Short exercise →
Repeat the listing below in full, exactly as it stands.

******

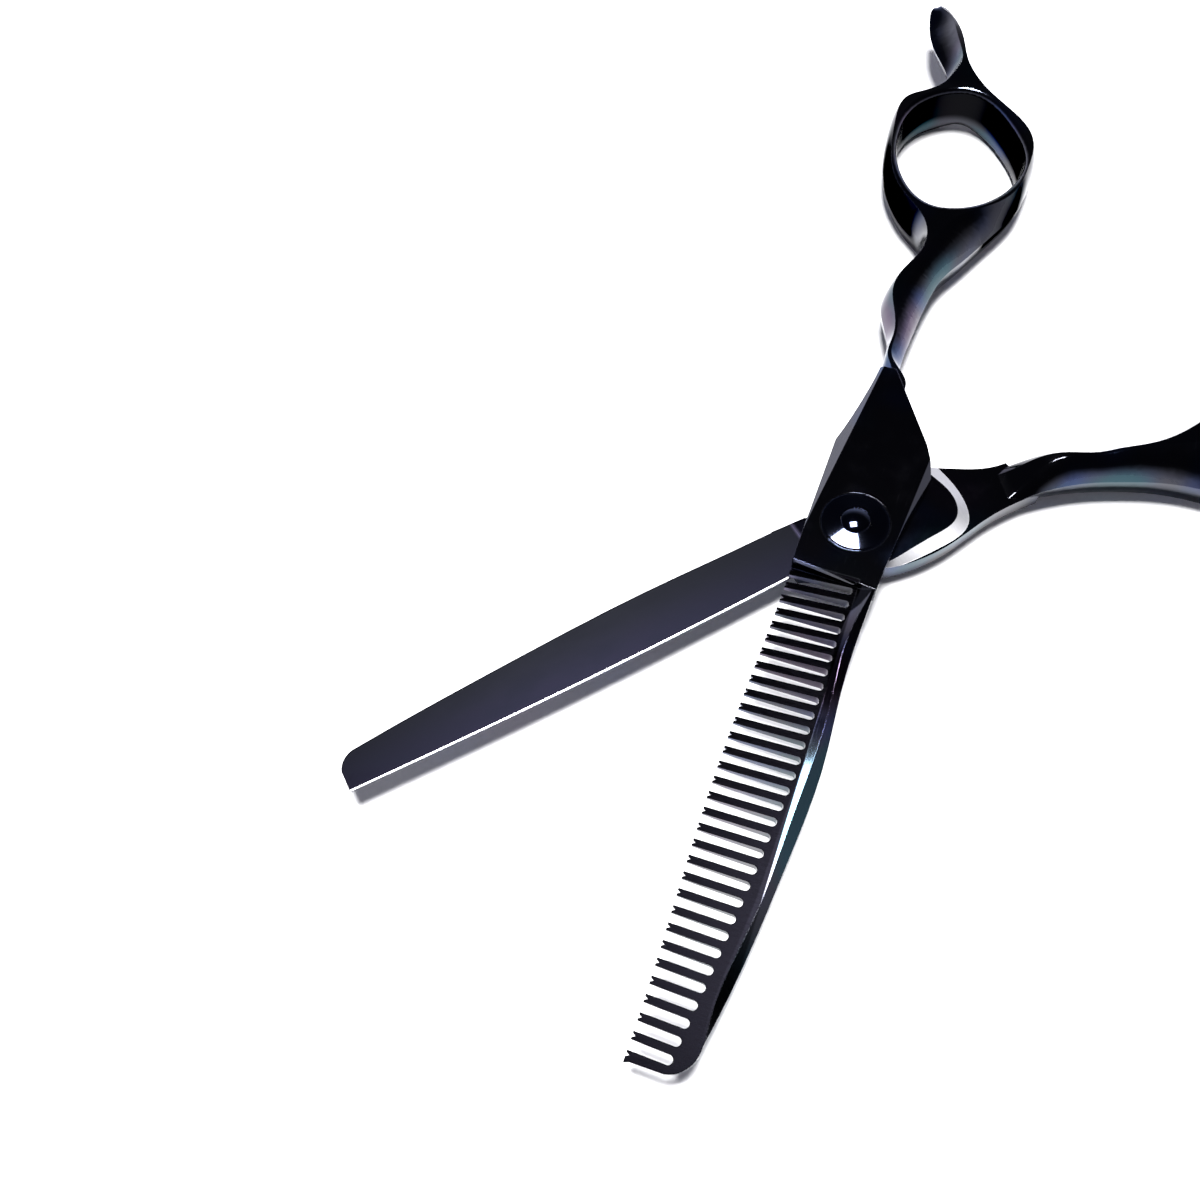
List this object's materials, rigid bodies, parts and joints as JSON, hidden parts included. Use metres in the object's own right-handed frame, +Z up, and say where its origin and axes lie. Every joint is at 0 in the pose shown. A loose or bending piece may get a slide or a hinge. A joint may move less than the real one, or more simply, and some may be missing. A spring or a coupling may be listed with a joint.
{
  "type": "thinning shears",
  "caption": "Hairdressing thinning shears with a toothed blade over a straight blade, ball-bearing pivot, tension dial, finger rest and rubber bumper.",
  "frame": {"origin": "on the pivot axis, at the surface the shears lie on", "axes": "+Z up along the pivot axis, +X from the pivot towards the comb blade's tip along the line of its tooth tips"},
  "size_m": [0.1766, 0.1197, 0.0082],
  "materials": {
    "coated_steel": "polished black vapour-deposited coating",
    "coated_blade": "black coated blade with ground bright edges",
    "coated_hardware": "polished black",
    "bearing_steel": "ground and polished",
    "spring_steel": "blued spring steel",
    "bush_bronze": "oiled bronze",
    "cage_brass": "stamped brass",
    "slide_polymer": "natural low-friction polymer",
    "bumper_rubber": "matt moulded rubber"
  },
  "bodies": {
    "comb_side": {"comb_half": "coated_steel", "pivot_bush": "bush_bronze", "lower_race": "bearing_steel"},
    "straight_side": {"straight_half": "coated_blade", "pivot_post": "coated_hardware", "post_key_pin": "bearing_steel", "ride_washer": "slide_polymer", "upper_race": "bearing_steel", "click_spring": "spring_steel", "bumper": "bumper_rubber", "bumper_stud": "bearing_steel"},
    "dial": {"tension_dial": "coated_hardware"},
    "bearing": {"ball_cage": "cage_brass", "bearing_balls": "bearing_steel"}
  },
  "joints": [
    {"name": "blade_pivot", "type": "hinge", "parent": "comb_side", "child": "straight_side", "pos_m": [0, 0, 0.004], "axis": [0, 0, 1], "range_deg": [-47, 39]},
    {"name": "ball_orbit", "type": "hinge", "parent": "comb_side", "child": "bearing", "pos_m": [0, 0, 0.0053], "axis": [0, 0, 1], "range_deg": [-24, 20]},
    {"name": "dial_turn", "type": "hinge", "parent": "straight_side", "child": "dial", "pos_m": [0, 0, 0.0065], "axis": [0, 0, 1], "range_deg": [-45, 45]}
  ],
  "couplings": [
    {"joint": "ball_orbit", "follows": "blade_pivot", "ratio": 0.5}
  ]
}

******

Final result →
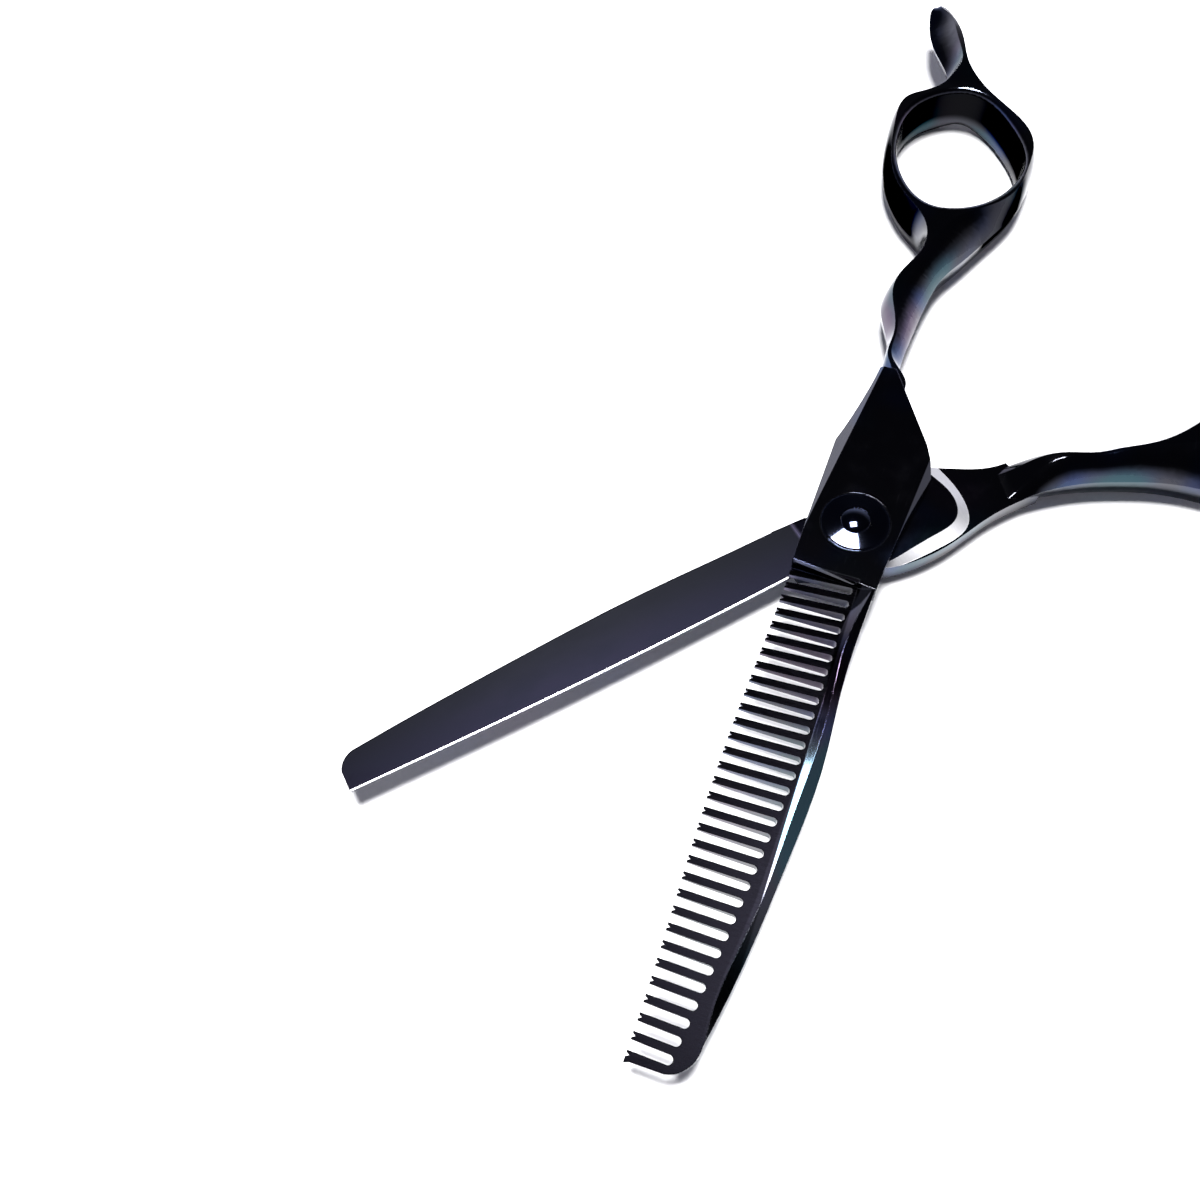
List this object's materials, rigid bodies, parts and joints as JSON, hidden parts included. Use metres in the object's own right-handed frame, +Z up, and say where its origin and axes lie. Every joint is at 0 in the pose shown. A loose or bending piece may get a slide or a hinge. A joint may move less than the real one, or more simply, and some may be missing. A spring or a coupling may be listed with a joint.
{
  "type": "thinning shears",
  "caption": "Hairdressing thinning shears with a toothed blade over a straight blade, ball-bearing pivot, tension dial, finger rest and rubber bumper.",
  "frame": {"origin": "on the pivot axis, at the surface the shears lie on", "axes": "+Z up along the pivot axis, +X from the pivot towards the comb blade's tip along the line of its tooth tips"},
  "size_m": [0.1766, 0.1197, 0.0082],
  "materials": {
    "coated_steel": "polished black vapour-deposited coating",
    "coated_blade": "black coated blade with ground bright edges",
    "coated_hardware": "polished black",
    "bearing_steel": "ground and polished",
    "spring_steel": "blued spring steel",
    "bush_bronze": "oiled bronze",
    "cage_brass": "stamped brass",
    "slide_polymer": "natural low-friction polymer",
    "bumper_rubber": "matt moulded rubber"
  },
  "bodies": {
    "comb_side": {"comb_half": "coated_steel", "pivot_bush": "bush_bronze", "lower_race": "bearing_steel"},
    "straight_side": {"straight_half": "coated_blade", "pivot_post": "coated_hardware", "post_key_pin": "bearing_steel", "ride_washer": "slide_polymer", "upper_race": "bearing_steel", "click_spring": "spring_steel", "bumper": "bumper_rubber", "bumper_stud": "bearing_steel"},
    "dial": {"tension_dial": "coated_hardware"},
    "bearing": {"ball_cage": "cage_brass", "bearing_balls": "bearing_steel"}
  },
  "joints": [
    {"name": "blade_pivot", "type": "hinge", "parent": "comb_side", "child": "straight_side", "pos_m": [0, 0, 0.004], "axis": [0, 0, 1], "range_deg": [-47, 39]},
    {"name": "ball_orbit", "type": "hinge", "parent": "comb_side", "child": "bearing", "pos_m": [0, 0, 0.0053], "axis": [0, 0, 1], "range_deg": [-24, 20]},
    {"name": "dial_turn", "type": "hinge", "parent": "straight_side", "child": "dial", "pos_m": [0, 0, 0.0065], "axis": [0, 0, 1], "range_deg": [-45, 45]}
  ],
  "couplings": [
    {"joint": "ball_orbit", "follows": "blade_pivot", "ratio": 0.5}
  ]
}